If you’re considering filing for individual bankruptcy to deal with your debts, you likely already know that you have the option of Chapter 7 or Chapter 13. Both have advantages and disadvantages. Chapter 7 bankruptcy allows most unsecured debts to be discharged. Chapter 13 is a restructuring rather than a discharge of debts, but allows people to keep their assets.
However, it’s important to understand that not everyone can qualify for Chapter 7. You have to pass a means test. What’s involved in a means test? There are two parts to it.
The first step is determining whether your income (based on the previous six months) is below the state’s median average for the number of people in your household. The U.S. Department of Justice has a chart designating the median family income for each state. Adjustments can be made based on changes such as getting or losing a job. Your attorney can assist you with this to help make sure that you’re using the right amount.
Most people — in fact 88 percent of those who used the means test in 2013 — qualified for Chapter 7 based solely on their income. However, you may still be able to choose Chapter 7 over Chapter 13 even if your income alone doesn’t qualify you.

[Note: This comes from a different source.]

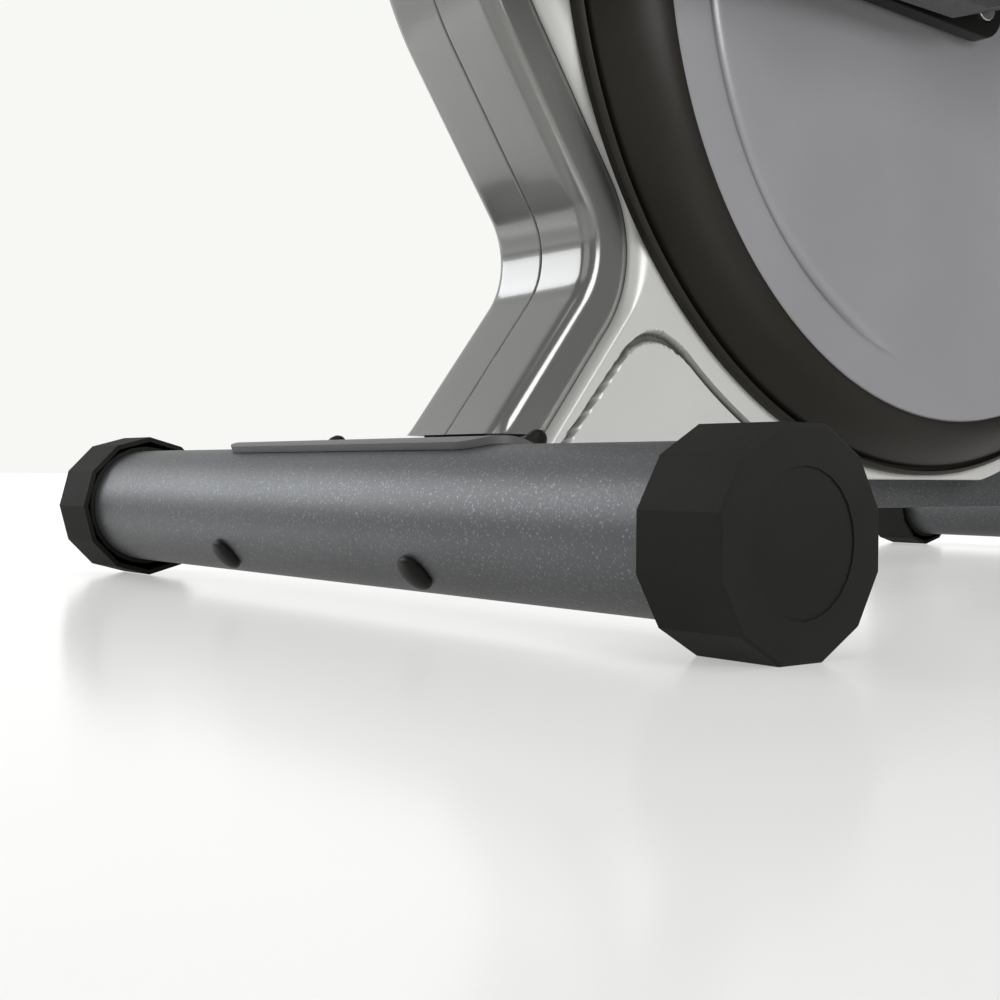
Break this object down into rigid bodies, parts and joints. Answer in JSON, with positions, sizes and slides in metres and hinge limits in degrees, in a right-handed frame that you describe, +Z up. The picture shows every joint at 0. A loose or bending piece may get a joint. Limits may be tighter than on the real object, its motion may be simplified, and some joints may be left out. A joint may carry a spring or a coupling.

Step two is more complicated. It involves determining your disposable income. You need to add up your “allowable expenses” for the past six months. This includes things like rent, medical costs, clothing and groceries. The difference between those and your income is your disposable income.
It’s essential to be thorough and honest when doing this and to provide supporting documentation. Your bankruptcy attorney can provide guidance on what expenses are allowed in New York.
If you qualify for both Chapter 7 and Chapter 13, it’s essential to know what’s involved with both of those options. Your bankruptcy attorney can provide information and advice and help you through the process. However, ultimately, it’s your decision to determine what option is best for you and your family.